Stated task = Write out all of the data exactly as it appears.

[Modeling code records]
┄┄┄┄┄┄┄┄┄┄┄┄┄┄┄┄┄┄┄┄

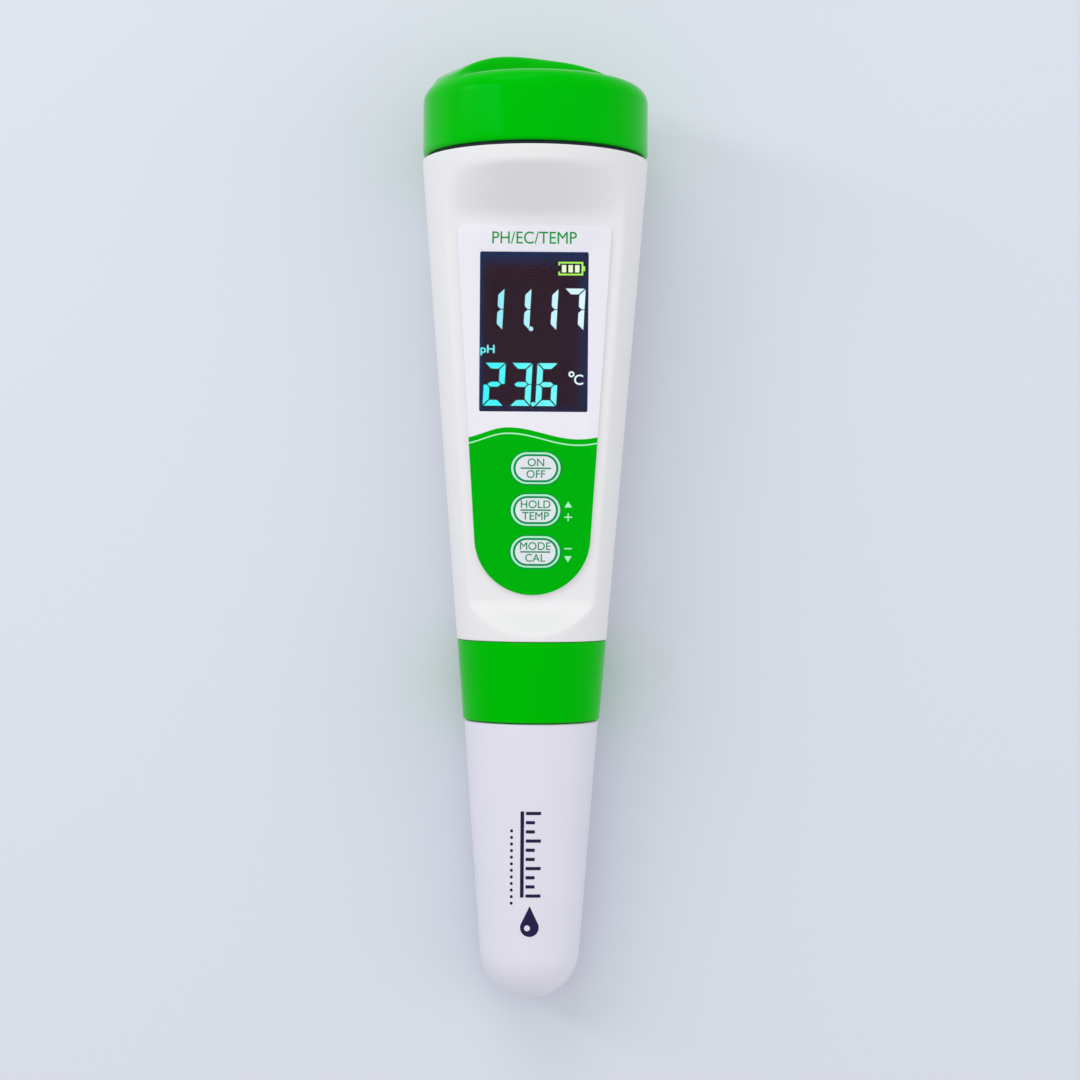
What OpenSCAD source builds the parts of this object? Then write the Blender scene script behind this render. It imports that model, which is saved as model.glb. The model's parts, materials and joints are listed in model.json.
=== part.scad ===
/* Water test pen: a tapered housing with a display and three keys, a screwed battery cap on top, */
/* and below it a plug-in electrode that a threaded collar holds, under a pull-off protective cap. */
/* Levels (names ending in _z) are millimetres from the tip, along the pen's axis. */

/* [Outside] */
// Half angle of the tapered body, in degrees
taper = 4.56; // [4.4:0.02:4.7]
// Radius that the taper has level with the tip
cone_start_r = 7.785; // [7.7:0.005:7.9]
// Level of the protective cap's rim
sleeve_top_z = 47.0; // [46.5:0.1:47.1]
// Level of the collar's lower edge
collar_low_z = 47.2; // [47.2:0.1:47.3]
// Level of the collar's upper edge
collar_top_z = 60.5; // [60:0.1:60.5]
// Level of the housing's lower edge
housing_low_z = 60.7; // [60.7:0.1:61]
// Level of the housing's shoulder
shoulder_z = 141.2; // [141:0.1:141.4]

/* [Battery cap] */
// Radius of the battery cap
lid_r = 19.0; // [18.9:0.05:19.2]
// Level of the battery cap's lower edge
lid_low_z = 141.92; // [141.92:0.01:142]
// Level of the battery cap's rim
lid_rim_z = 153.8; // [153:0.1:154]
// Level of the top of the grip ridge
ridge_top_z = 158.2; // [157:0.1:159]
// Turn of the grip ridge about the axis, in degrees
ridge_turn = 30; // [0:5:90]
// Depth of the scoops on both sides of the ridge
scoop_depth = 3.1; // [2:0.1:3.3]
// Rise of the cap in one turn
lid_pitch = 2.5; // [2.2:0.1:2.8]

/* [Front] */
// Distance from the axis to the lower end of the flat front
facet_low_d = 8.0; // [7.8:0.1:8.2]
// Level of the lower end of the flat front
facet_low_z = 66.6; // [66.4:0.1:66.8]
// Distance from the axis to the upper end of the flat front
facet_top_d = 10.5; // [10.3:0.1:10.7]
// Level of the upper end of the flat front
facet_top_z = 130.8; // [130.6:0.1:131]
// Width of the display window
window_w = 17.9; // [17:0.1:18.2]
// Height of the display window
window_h = 26.3; // [26:0.1:26.4]
// Thickness of the printed key overlay
overlay_t = 0.5; // [0.3:0.1:0.6]

/* [Keys] */
// Width of a key
key_w = 8.2; // [7.5:0.1:9]
// Height of a key
key_h = 5.25; // [5:0.05:5.4]
// Distance between neighbouring keys
key_pitch = 6.92; // [6.9:0.02:7.1]
// Travel of a key
key_travel = 0.4; // [0.2:0.05:0.45]

/* [Electrode] */
// Radius of the electrode barrel
barrel_r = 7.0; // [6.8:0.1:7]
// Level of the barrel's lower end
barrel_low_z = 14; // [13:0.5:15]
// Radius of the seat that the protective cap slides over
seat_r = 9.4; // [9.35:0.05:9.45]
// Radius of the pH glass bulb
bulb_r = 2.9; // [2.5:0.1:3]
// Rise of the collar in one turn
collar_pitch = 2.0; // [1.8:0.1:2.2]

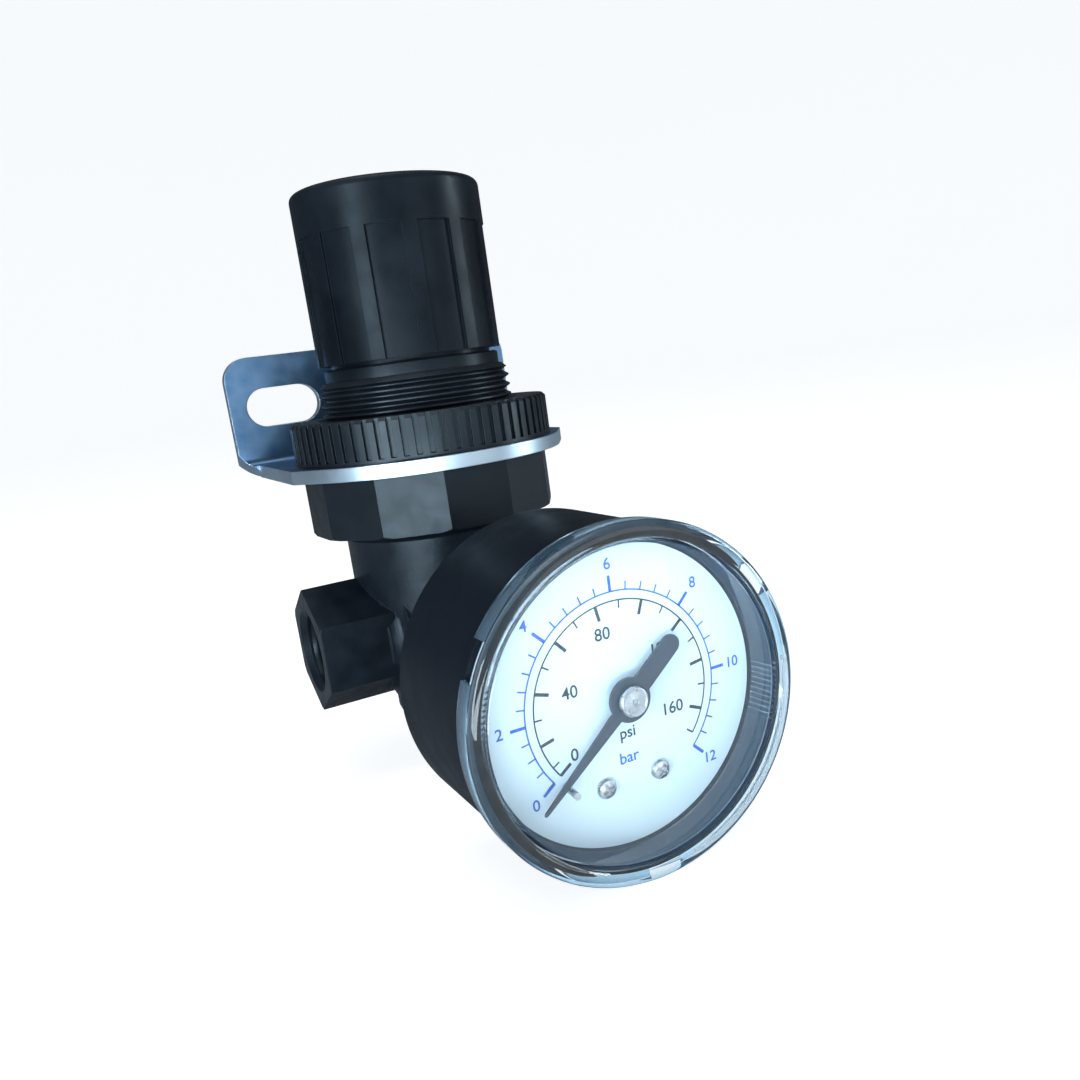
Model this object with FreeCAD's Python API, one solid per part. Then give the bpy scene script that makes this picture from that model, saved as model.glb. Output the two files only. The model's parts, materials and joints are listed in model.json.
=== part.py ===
import FreeCAD, Part

import math
import os

from FreeCAD import Placement, Rotation, Vector

# A relieving air pressure regulator with a panel bracket and a dial gauge.
# It is drawn about the knob's axis: Z runs up that axis, the ports lie along X
# at height zero, and the gauge faces -Y.  Lengths are millimetres.
# Everything is moved at the end so that the origin is the middle of the
# bracket's two slots, on the face that goes against a wall.

# ---------------------------------------------------------------- driving sizes
# Ports and body
PORT_SPAN = 47.0            # face to face
PORT_HEX = 17.0             # across flats
PORT_THREAD_R = 5.72        # tapped wall of a 1/4 pipe thread
PORT_THREAD_LENGTH = 11.5
GAUGE_PORT_R = 4.60
GAUGE_PORT_DEPTH = 9.0
BODY_NECK_R = 14.6
BODY_FOOT_R = 11.0
BODY_FOOT_TIP_R = 9.6
BODY_BOTTOM_Z = -17.6
BODY_SHOULDER_Z = 16.3
BODY_RIM_Z = 22.0
BODY_RIM_R = 15.5
FRONT_BOSS_Y = 23.0
REAR_BOSS_Y = 17.5
GAUGE_BOSS_R = 8.0

# Valve
INLET_CHAMBER_R = 6.2
SEAT_Z = 1.5
SEAT_RING_R = 5.0
SEAT_BORE_R = 2.6
VALVE_STEM_R = 1.3
VALVE_TAIL_R = 2.5

# Diaphragm and its plates
DIAPHRAGM_T = 0.8
DIAPHRAGM_R = 15.3
CHAMBER_R = 12.3
PLATE_R = 9.4
PLATE_T = 1.5

# Bonnet
COLLAR_R = 19.42            # over the twelve corners
COLLAR_SIDES = 12
COLLAR_TURN = -13.0         # degrees from one corner to the front
COLLAR_Z0 = 17.1
COLLAR_Z1 = 26.2            # the panel seat
THREAD_R = 14.9             # M30 x 1.5
THREAD_PITCH = 1.5
THREAD_DEPTH = 0.92
THREAD_TOP_Z = 40.1
BAND_R = 13.6
BAND_TOP_Z = 42.0
BONNET_NECK_R = 12.4
BONNET_TOP_Z = 53.4
BONNET_BORE_R = 10.6
BONNET_ROOF_T = 3.0

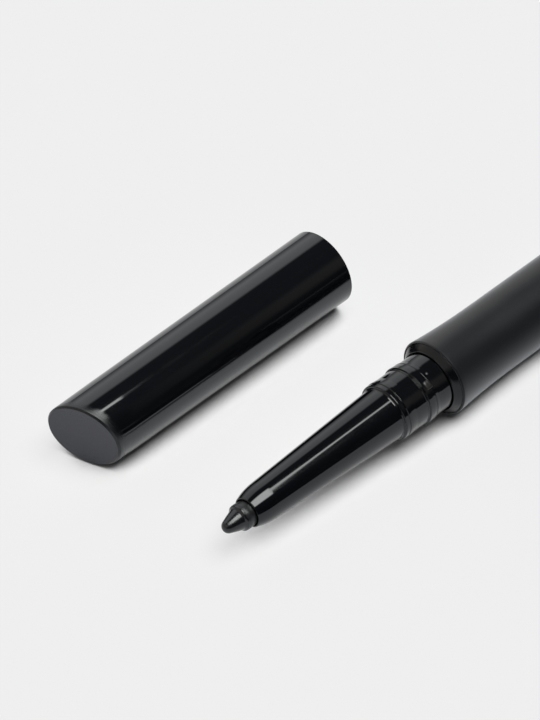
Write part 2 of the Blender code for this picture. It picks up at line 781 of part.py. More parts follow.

┄┄┄┄┄┄┄┄┄┄┄┄┄┄┄┄┄┄┄┄

Response for this exercise =
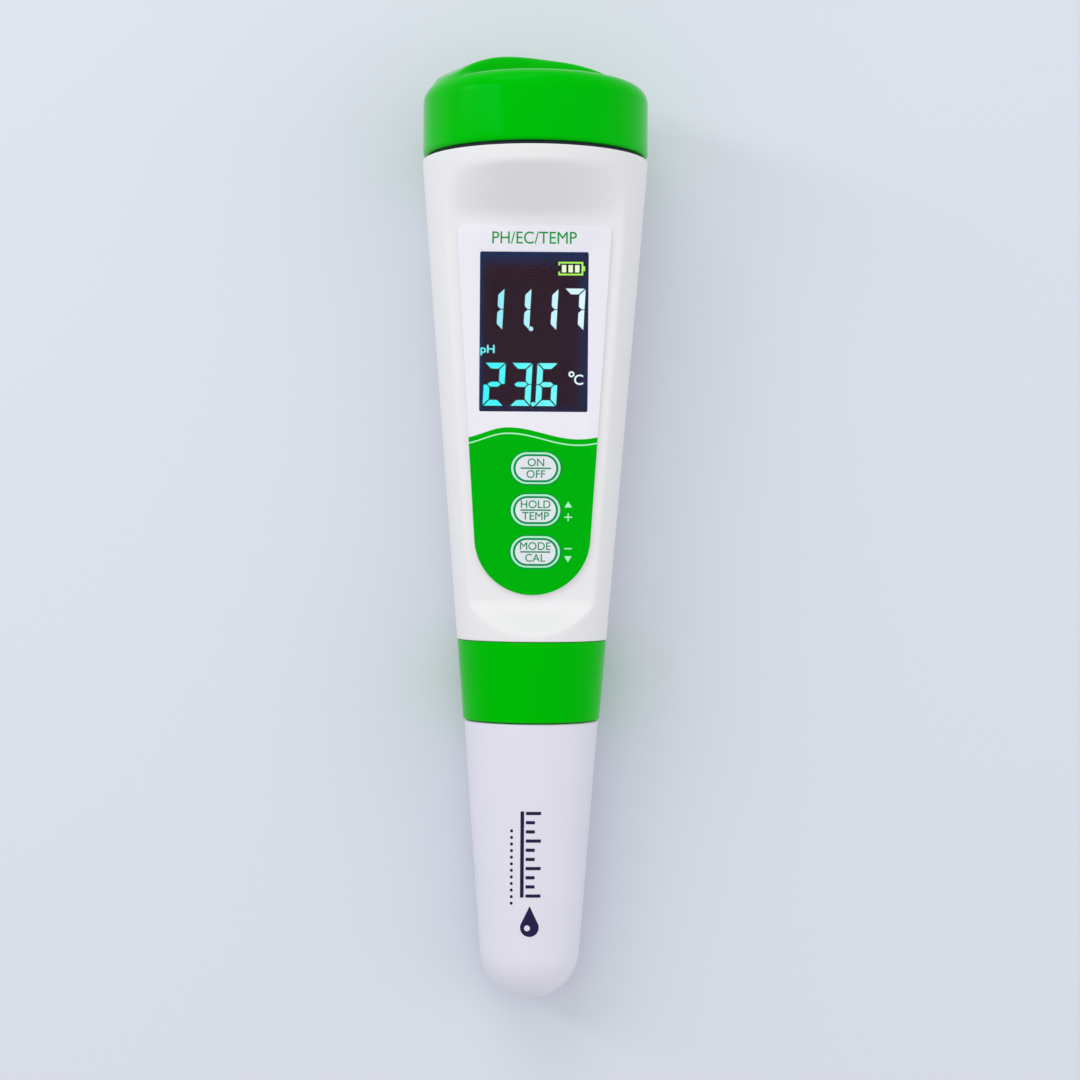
What OpenSCAD source builds the parts of this object? Then write the Blender scene script behind this render. It imports that model, which is saved as model.glb. The model's parts, materials and joints are listed in model.json.
=== part.scad ===
/* Water test pen: a tapered housing with a display and three keys, a screwed battery cap on top, */
/* and below it a plug-in electrode that a threaded collar holds, under a pull-off protective cap. */
/* Levels (names ending in _z) are millimetres from the tip, along the pen's axis. */

/* [Outside] */
// Half angle of the tapered body, in degrees
taper = 4.56; // [4.4:0.02:4.7]
// Radius that the taper has level with the tip
cone_start_r = 7.785; // [7.7:0.005:7.9]
// Level of the protective cap's rim
sleeve_top_z = 47.0; // [46.5:0.1:47.1]
// Level of the collar's lower edge
collar_low_z = 47.2; // [47.2:0.1:47.3]
// Level of the collar's upper edge
collar_top_z = 60.5; // [60:0.1:60.5]
// Level of the housing's lower edge
housing_low_z = 60.7; // [60.7:0.1:61]
// Level of the housing's shoulder
shoulder_z = 141.2; // [141:0.1:141.4]

/* [Battery cap] */
// Radius of the battery cap
lid_r = 19.0; // [18.9:0.05:19.2]
// Level of the battery cap's lower edge
lid_low_z = 141.92; // [141.92:0.01:142]
// Level of the battery cap's rim
lid_rim_z = 153.8; // [153:0.1:154]
// Level of the top of the grip ridge
ridge_top_z = 158.2; // [157:0.1:159]
// Turn of the grip ridge about the axis, in degrees
ridge_turn = 30; // [0:5:90]
// Depth of the scoops on both sides of the ridge
scoop_depth = 3.1; // [2:0.1:3.3]
// Rise of the cap in one turn
lid_pitch = 2.5; // [2.2:0.1:2.8]

/* [Front] */
// Distance from the axis to the lower end of the flat front
facet_low_d = 8.0; // [7.8:0.1:8.2]
// Level of the lower end of the flat front
facet_low_z = 66.6; // [66.4:0.1:66.8]
// Distance from the axis to the upper end of the flat front
facet_top_d = 10.5; // [10.3:0.1:10.7]
// Level of the upper end of the flat front
facet_top_z = 130.8; // [130.6:0.1:131]
// Width of the display window
window_w = 17.9; // [17:0.1:18.2]
// Height of the display window
window_h = 26.3; // [26:0.1:26.4]
// Thickness of the printed key overlay
overlay_t = 0.5; // [0.3:0.1:0.6]

/* [Keys] */
// Width of a key
key_w = 8.2; // [7.5:0.1:9]
// Height of a key
key_h = 5.25; // [5:0.05:5.4]
// Distance between neighbouring keys
key_pitch = 6.92; // [6.9:0.02:7.1]
// Travel of a key
key_travel = 0.4; // [0.2:0.05:0.45]

/* [Electrode] */
// Radius of the electrode barrel
barrel_r = 7.0; // [6.8:0.1:7]
// Level of the barrel's lower end
barrel_low_z = 14; // [13:0.5:15]
// Radius of the seat that the protective cap slides over
seat_r = 9.4; // [9.35:0.05:9.45]
// Radius of the pH glass bulb
bulb_r = 2.9; // [2.5:0.1:3]
// Rise of the collar in one turn
collar_pitch = 2.0; // [1.8:0.1:2.2]

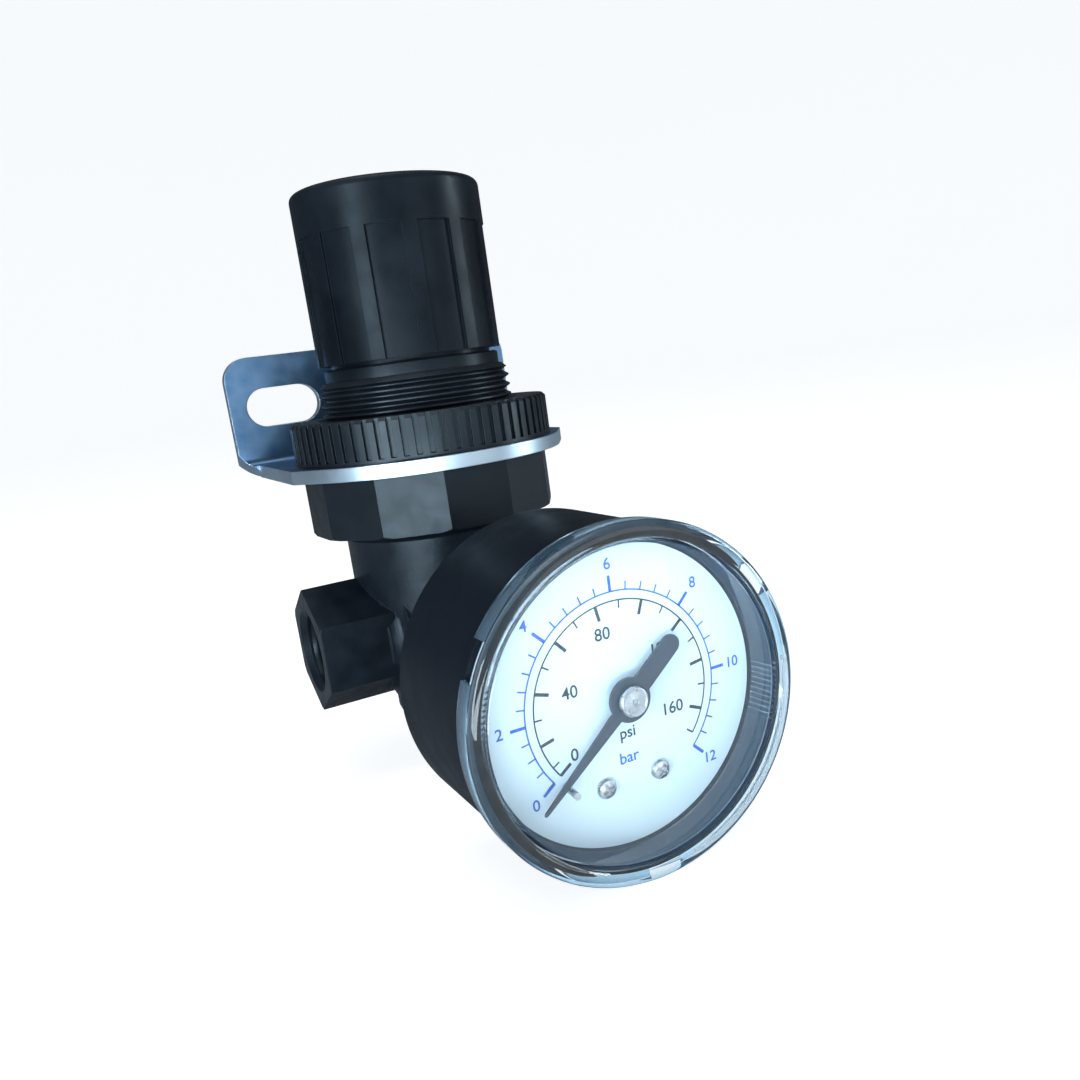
Model this object with FreeCAD's Python API, one solid per part. Then give the bpy scene script that makes this picture from that model, saved as model.glb. Output the two files only. The model's parts, materials and joints are listed in model.json.
=== part.py ===
import FreeCAD, Part

import math
import os

from FreeCAD import Placement, Rotation, Vector

# A relieving air pressure regulator with a panel bracket and a dial gauge.
# It is drawn about the knob's axis: Z runs up that axis, the ports lie along X
# at height zero, and the gauge faces -Y.  Lengths are millimetres.
# Everything is moved at the end so that the origin is the middle of the
# bracket's two slots, on the face that goes against a wall.

# ---------------------------------------------------------------- driving sizes
# Ports and body
PORT_SPAN = 47.0            # face to face
PORT_HEX = 17.0             # across flats
PORT_THREAD_R = 5.72        # tapped wall of a 1/4 pipe thread
PORT_THREAD_LENGTH = 11.5
GAUGE_PORT_R = 4.60
GAUGE_PORT_DEPTH = 9.0
BODY_NECK_R = 14.6
BODY_FOOT_R = 11.0
BODY_FOOT_TIP_R = 9.6
BODY_BOTTOM_Z = -17.6
BODY_SHOULDER_Z = 16.3
BODY_RIM_Z = 22.0
BODY_RIM_R = 15.5
FRONT_BOSS_Y = 23.0
REAR_BOSS_Y = 17.5
GAUGE_BOSS_R = 8.0

# Valve
INLET_CHAMBER_R = 6.2
SEAT_Z = 1.5
SEAT_RING_R = 5.0
SEAT_BORE_R = 2.6
VALVE_STEM_R = 1.3
VALVE_TAIL_R = 2.5

# Diaphragm and its plates
DIAPHRAGM_T = 0.8
DIAPHRAGM_R = 15.3
CHAMBER_R = 12.3
PLATE_R = 9.4
PLATE_T = 1.5

# Bonnet
COLLAR_R = 19.42            # over the twelve corners
COLLAR_SIDES = 12
COLLAR_TURN = -13.0         # degrees from one corner to the front
COLLAR_Z0 = 17.1
COLLAR_Z1 = 26.2            # the panel seat
THREAD_R = 14.9             # M30 x 1.5
THREAD_PITCH = 1.5
THREAD_DEPTH = 0.92
THREAD_TOP_Z = 40.1
BAND_R = 13.6
BAND_TOP_Z = 42.0
BONNET_NECK_R = 12.4
BONNET_TOP_Z = 53.4
BONNET_BORE_R = 10.6
BONNET_ROOF_T = 3.0

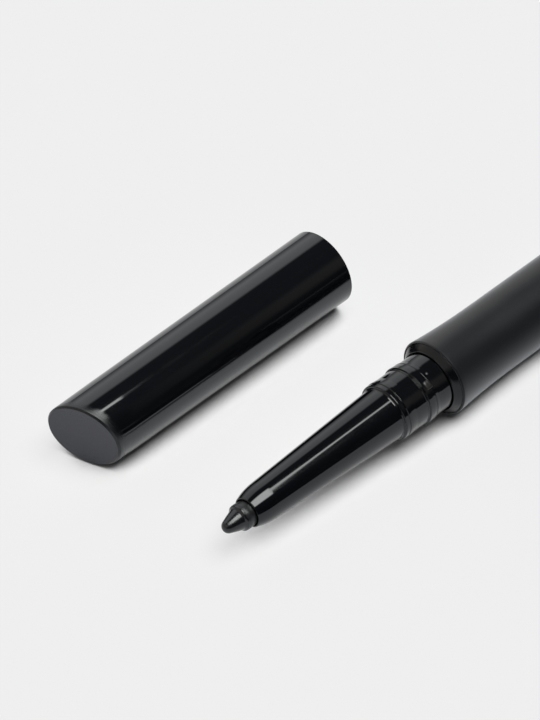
Write part 2 of the Blender code for this picture. It picks up at line 781 of part.py. More parts follow.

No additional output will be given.